We should not be surprised. North Carolina’s two senators, Richard Burr and Thom Tillis, were on the obstinate and failing side of the latest effort to repeal Obamacare. That proposal would take health coverage away from 20 million Americans. While it never made it to a vote, both Burr and Tillis remarkably supported the measure. That fact should not be forgotten.

Authorization for the Children’s Health Insurance Program – N.C. Health Choice in this state – expired Sept. 30. Congress failed to renew it even though it has bipartisan support. The program provides health care for children in working families where incomes are above the level to qualify for Medicaid but not enough to afford private or employer-based insurance.

It is unfair and wrong to make the health care of children – or anyone for that matter -- a pawn in a pointless political game in Washington.

It is another case study in governmental dysfunction as political leaders can’t even pass what they agree on.

In North Carolina, the federal government picks up 99.8 percent of the program’s cost -- $467.6 million annually. Given the flow of federal dollars, the program here might continue to March without any action by Congress or the state legislature.

Still, little is certain other than the health care of nearly a quarter-million North Carolina children is at risk. There’s the slight possibility that up to 57 percent of those kids may be able to shift to Medicaid coverage. Still, at least 110,855 children, through no fault of their own, will lose their health care coverage unless the program is renewed.

The program has been a major driver in expanding health care to more North Carolina children, who otherwise would have to go without it. Since 2009, the rate of uninsured children has dropped by nearly half – among the steepest declines in the nation.

What is accomplished by refusing to reauthorize this program? Is there a vote to be gained? Is there a political point to be scored? There’s no win in denying health care to kids who need it most.

Burr and Tillis now have an opportunity to do the right thing. They should take the lead to reauthorize the Children’s Health Insurance Program as quickly as possible.

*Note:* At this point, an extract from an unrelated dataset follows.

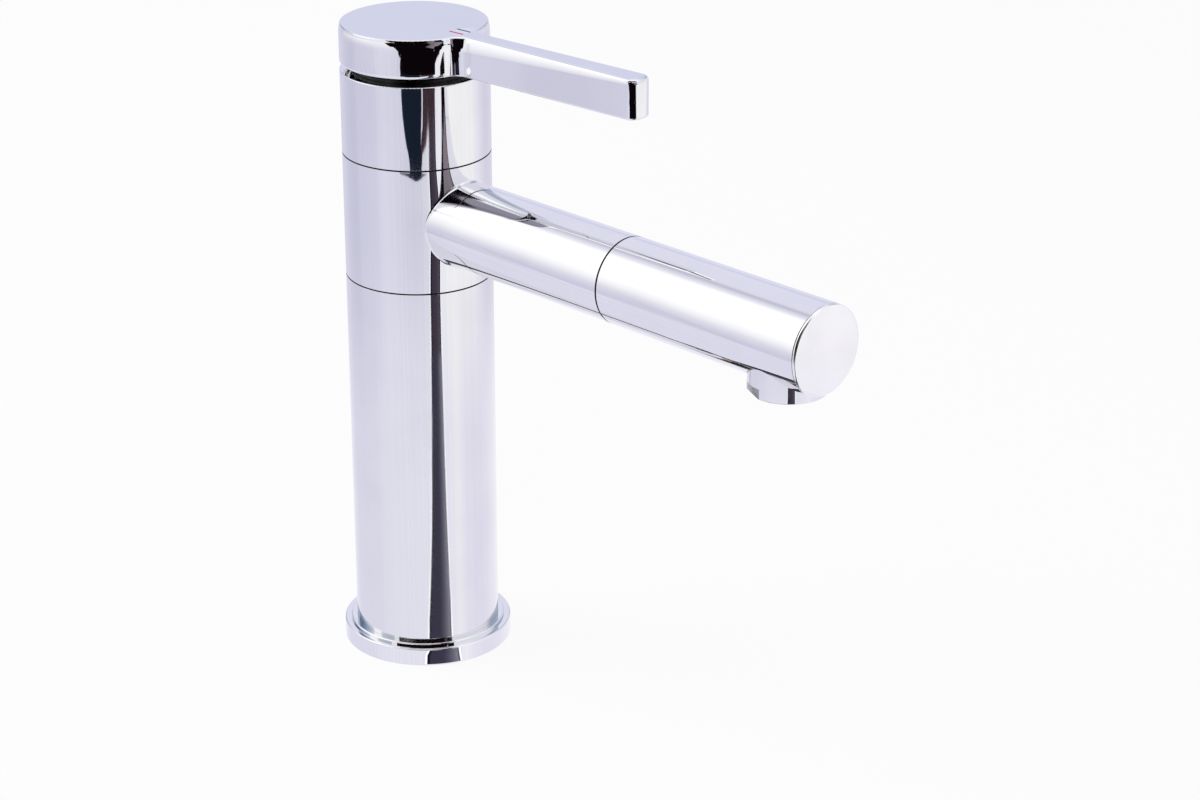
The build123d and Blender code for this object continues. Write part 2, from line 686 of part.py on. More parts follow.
# Stem carrier: plastic drum in the cartridge, its two cheeks turn the disc driver with the lever
with BuildPart() as stem_carrier:
    rod(lever_plan.offset(flange_bottom), carrier_radius, carrier_flange_height)
    rod(lever_plan.offset(flange_bottom), carrier_neck_radius, bracket_bottom - flange_bottom)
    with BuildSketch(lever_plan.offset(driver_bottom + slip)):
        Circle(carrier_radius)
        Rectangle(2 * cartridge_radius, driver_width + 2 * slip, mode=Mode.SUBTRACT)
    extrude(amount=flange_bottom - driver_bottom - slip)
    with BuildSketch(lever_plan.offset(flange_bottom)):
        with Locations((-slot_back, 0)):
            Rectangle(slot_back + slot_front, arm_width + 2 * clear, align=(Align.MIN, Align.CENTER))
    extrude(amount=bracket_bottom - flange_bottom, mode=Mode.SUBTRACT)
    rod(
        lever_plan.offset(bracket_bottom),
        bracket_screw_radius,
        -bracket_screw_depth,
        Mode.SUBTRACT,
        bracket_screw_places,
    )
stem_carrier.part.label = "stem_carrier"

# Pivot bracket: steel fork screwed on the carrier, its two ears hold the lever's pin behind the axis
ear_inner = block_width / 2 + clear
ear_outer = ear_inner + ear_thickness
with BuildPart() as pivot_bracket:
    with BuildSketch(lever_plan.offset(bracket_bottom)):
        Circle(carrier_neck_radius)
        Rectangle(pin_reach + ear_radius, 2 * ear_outer, align=(Align.MAX, Align.CENTER))
        with Locations((slot_front, 0)):
            Rectangle(column_radius, 2 * ear_inner, align=(Align.MAX, Align.CENTER), mode=Mode.SUBTRACT)
    extrude(amount=bracket_thickness)
    for side in (1, -1):
        with BuildSketch(lever_side.offset(side * ear_inner)):
            with Locations((-pin_reach, pin_z)):
                Circle(ear_radius)
                Rectangle(2 * ear_radius, pin_z - bracket_bottom, align=(Align.CENTER, Align.MAX))
        extrude(amount=side * ear_thickness)
    with BuildSketch(lever_side):
        with Locations((-pin_reach, pin_z)):
            Circle(pin_radius)
    extrude(amount=ear_outer, both=True, mode=Mode.SUBTRACT)
    rod(
        lever_plan.offset(bracket_bottom),
        bracket_screw_radius,
        bracket_thickness,
        Mode.SUBTRACT,
        bracket_screw_places,
    )
pivot_bracket.part.label = "pivot_bracket"

# Bracket screws: two cap screws through the bracket into the carrier
with BuildPart() as bracket_screws:
    rod(
        lever_plan.offset(bracket_bottom - bracket_screw_depth),
        bracket_screw_radius,
        bracket_screw_depth + bracket_thickness,
        places=bracket_screw_places,
    )
    rod(
        lever_plan.offset(bracket_top),
        bracket_head_radius,
        bracket_head_height,
        places=bracket_screw_places,
    )
    key_socket(
        lever_plan.offset(bracket_top + bracket_head_height),
        bracket_head_radius,
        -bracket_head_height / 2,
        bracket_screw_places,
    )
bracket_screws.part.label = "bracket_screws"

# Pivot pin: steel pin across the ears, the lever swings on it
with BuildPart() as pivot_pin:
    with BuildSketch(lever_side):
        with Locations((-pin_reach, pin_z)):
            Circle(pin_radius)
    extrude(amount=ear_outer, both=True)
pivot_pin.part.label = "pivot_pin"

# Disc driver: plastic slide between the carrier's cheeks, with a pocket for the arm's tip
with BuildPart() as disc_driver:
    with BuildSketch(lever_plan.offset(driver_bottom)):
        with Locations((-disc_offset, 0)):
            Circle(moving_disc_radius)
            Rectangle(2 * moving_disc_radius, driver_width, mode=Mode.INTERSECT)
    extrude(amount=driver_height)
    with BuildSketch(lever_plan.offset(pocket_bottom)):
        with Locations((-arm_reach, 0)):
            Rectangle(2 * (arm_tip_radius + clear), arm_width + 2 * clear)
    extrude(amount=driver_height, mode=Mode.SUBTRACT)
    rod(lever_plan.offset(driver_bottom), driver_peg_radius, -driver_peg_length, places=driver_pegs)
disc_driver.part.label = "disc_driver"

# Moving disc: ceramic plate under the driver, its hollow joins the inlets to the outlet
with BuildPart() as moving_disc:
    rod(
        lever_plan.offset(moving_disc_bottom),
        moving_disc_radius,
        moving_disc_height,
        places=[(-disc_offset, 0)],
    )
    rod(lever_plan.offset(driver_bottom), driver_peg_radius, -driver_peg_length, Mode.SUBTRACT, driver_pegs)
    with BuildSketch(lever_plan.offset(moving_disc_bottom)):
        with Locations((-chamber_offset, 0)):
            SlotOverall(chamber_length, chamber_width, rotation=90)
    extrude(amount=chamber_depth, mode=Mode.SUBTRACT)
moving_disc.part.label = "moving_disc"

# Handle: one chromed brass casting, the hollow hub and its flat lever
pocket_half = block_width / 2
grub_line = lever_line.offset(-column_radius)
grub_z = (pin_z + hub_ceiling) / 2
with BuildPart() as handle:
    with BuildSketch(lever_plan.offset(hub_bottom)) as handle_outline:
        Circle(column_radius)
        Rectangle(lever_length, lever_width, align=(Align.MIN, Align.CENTER))
        fillet(handle_outline.vertices().group_by(Axis.X)[-1], lever_tip_radius)
        fillet(handle_outline.vertices().group_by(Axis.X)[0], lever_root_radius)
    extrude(amount=hub_height)
    fillet(handle.edges().group_by(Axis.Z)[-1] + handle.edges().group_by(Axis.Z)[0], edge_radius)
    rod(lever_plan.offset(hub_bottom), hub_inner, hub_ceiling - hub_bottom, Mode.SUBTRACT)
    with BuildSketch(lever_plan.offset(hub_ceiling)):
        with Locations((block_front + pocket_wall, 0)):
            Rectangle(
                block_front + pocket_wall + pocket_back,
                block_width + 2 * pocket_wall,
                align=(Align.MAX, Align.CENTER),
            )
        with Locations((block_front, 0)):
            Rectangle(column_radius, block_width, align=(Align.MAX, Align.CENTER), mode=Mode.SUBTRACT)
        with Locations((-hub_inner + grub_boss_depth, 0)):
            Rectangle(grub_boss_depth + hub_wall / 2, grub_boss_width, align=(Align.MAX, Align.CENTER))
    extrude(amount=-pocket_height)
    rod(grub_line, grub_screw_radius, hub_wall + grub_boss_depth, Mode.SUBTRACT, [(0, grub_z)])
    for side in (1, -1):
        with BuildSketch(lever_plan.offset(hub_top)):
            with Locations((mark_reach, side * mark_spacing / 2)):
                SlotOverall(mark_length, mark_width)
        extrude(amount=-mark_depth, mode=Mode.SUBTRACT)
handle.part.label = "handle"

# Pivot block: steel lever on the pin, its head fills the handle's pocket and its arm reaches the driver
with BuildPart() as pivot_block:
    with BuildSketch(lever_side):
        with Locations((-pin_reach, pin_z)):
            Circle(ear_radius)
            Rectangle(pin_reach + block_front, hub_ceiling - pin_z, align=(Align.MIN, Align.MIN))
            Rectangle(ear_radius, hub_ceiling - pin_z, align=(Align.MAX, Align.MIN))
    extrude(amount=block_width / 2, both=True)
    with BuildSketch(lever_side):
        with Locations((-arm_reach, arm_tip_z)):
            Circle(arm_tip_radius)
            Rectangle(arm_thickness, pin_z - arm_tip_z, align=(Align.CENTER, Align.MIN))
    extrude(amount=arm_width / 2, both=True)
    with BuildSketch(lever_side):
        with Locations((-pin_reach, pin_z)):
            Circle(pin_radius + running)
    extrude(amount=block_width, both=True, mode=Mode.SUBTRACT)
pivot_block.part.label = "pivot_block"

# Handle grub screw: set in the hub's back, it presses on the pivot block's heel
with BuildPart() as handle_grub_screw:
    rod(
        grub_line.offset(screw_recess),
        grub_screw_radius,
        column_radius - pin_reach - ear_radius - screw_recess,
        places=[(0, grub_z)],
    )
    key_socket(grub_line.offset(screw_recess), grub_screw_radius, grub_screw_radius, [(0, grub_z)])
handle_grub_screw.part.label = "handle_grub_screw"

# Temperature marks: two short coloured bars set in the hub's top, hot on the left of the lever's line
with BuildPart() as hot_mark:
    with BuildSketch(lever_plan.offset(hub_top)):
        with Locations((mark_reach, -mark_spacing / 2)):
            SlotOverall(mark_length, mark_width)
    extrude(amount=-mark_depth)
hot_mark.part.label = "hot_mark"

with BuildPart() as cold_mark:
    with BuildSketch(lever_plan.offset(hub_top)):
        with Locations((mark_reach, mark_spacing / 2)):
            SlotOverall(mark_length, mark_width)
    extrude(amount=-mark_depth)
cold_mark.part.label = "cold_mark"

fixed_pieces = [
    base_flange,
    base_seal,
    body_column,
    mounting_shank,
    inlet_block,
    inlet_block_screws,
    hot_pipe,
    cold_pipe,
    mixed_pipe,
    core_tube,
    lower_bearing,
    upper_bearing,
    valve_body,
    upper_sleeve,
    cartridge_base,
    cartridge_seals,
    fixed_disc,
    cartridge_housing,
    cartridge_nut,
]
clamp_pieces = [deck_gasket, clamp_washer, shank_nut]
spout_pieces = [spout_body, hose_guide, swivel_stop_screw]
spray_pieces = [
    docking_spigot,
    docking_ring,
    check_valve,
    head_core,
    head_shell,
    head_end_cap,
    aerator_housing,
    aerator_insert,
    aerator_seal,
]
lever_pieces = [
    stem_carrier,
    pivot_bracket,
    bracket_screws,
    pivot_pin,
    disc_driver,
    moving_disc,
    handle,
    pivot_block,
    handle_grub_screw,
    hot_mark,
    cold_mark,
]

os.makedirs("parts", exist_ok=True)
for piece in fixed_pieces + clamp_pieces + spout_pieces + spray_pieces + lever_pieces:
    export_step(piece.part, f"parts/{piece.part.label}.step")
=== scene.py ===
import json
from math import cos, degrees, pi, radians, sin, sqrt, tan

import bmesh
import bpy
from mathutils import Matrix, Vector

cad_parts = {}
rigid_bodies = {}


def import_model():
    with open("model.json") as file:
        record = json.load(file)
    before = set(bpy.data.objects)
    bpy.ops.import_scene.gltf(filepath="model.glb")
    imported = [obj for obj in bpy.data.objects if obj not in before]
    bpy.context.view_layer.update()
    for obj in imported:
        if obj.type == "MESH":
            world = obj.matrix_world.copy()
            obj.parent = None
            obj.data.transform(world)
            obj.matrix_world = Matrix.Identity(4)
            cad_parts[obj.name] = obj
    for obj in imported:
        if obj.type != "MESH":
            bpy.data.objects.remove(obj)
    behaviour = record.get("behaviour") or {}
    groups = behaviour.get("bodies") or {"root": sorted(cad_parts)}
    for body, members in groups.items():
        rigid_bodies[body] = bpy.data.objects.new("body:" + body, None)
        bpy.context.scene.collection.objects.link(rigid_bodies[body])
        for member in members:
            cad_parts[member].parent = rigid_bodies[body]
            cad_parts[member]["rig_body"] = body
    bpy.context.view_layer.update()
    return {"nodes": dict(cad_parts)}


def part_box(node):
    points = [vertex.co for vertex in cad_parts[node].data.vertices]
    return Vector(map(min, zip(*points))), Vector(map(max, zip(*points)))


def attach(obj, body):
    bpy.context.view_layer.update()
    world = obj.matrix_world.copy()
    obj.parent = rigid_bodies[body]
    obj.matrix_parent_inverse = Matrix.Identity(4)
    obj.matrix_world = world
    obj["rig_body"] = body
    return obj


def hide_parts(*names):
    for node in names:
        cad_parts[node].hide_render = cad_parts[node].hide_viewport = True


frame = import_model()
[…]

A few weeks ago key U.S. Senate negotiators Orrin Hatch, R-Utah and Ron Wyden, D-Oregon, indicated that agreement had been reached to extend the children’s health program five years – a much-needed improvement to avoid the chaos of the short-term authorizations. But the Graham-Cassidy bill to repeal Obamacare derailed the effort.

We’d like to feel our elected leaders earn our respect. But how is that possible when they’re unable to move forward with the things they agree on? They could do it by getting this program back on track.

It is not an acceptable excuse to say the politics of repealing Obamacare got in the way of making sure children receive the health care they need. Burr and Tillis have played around enough with the politics of health care.

They need to do their jobs, now, and lead the effort to pass reauthorization of the Children’s Health Insurance program.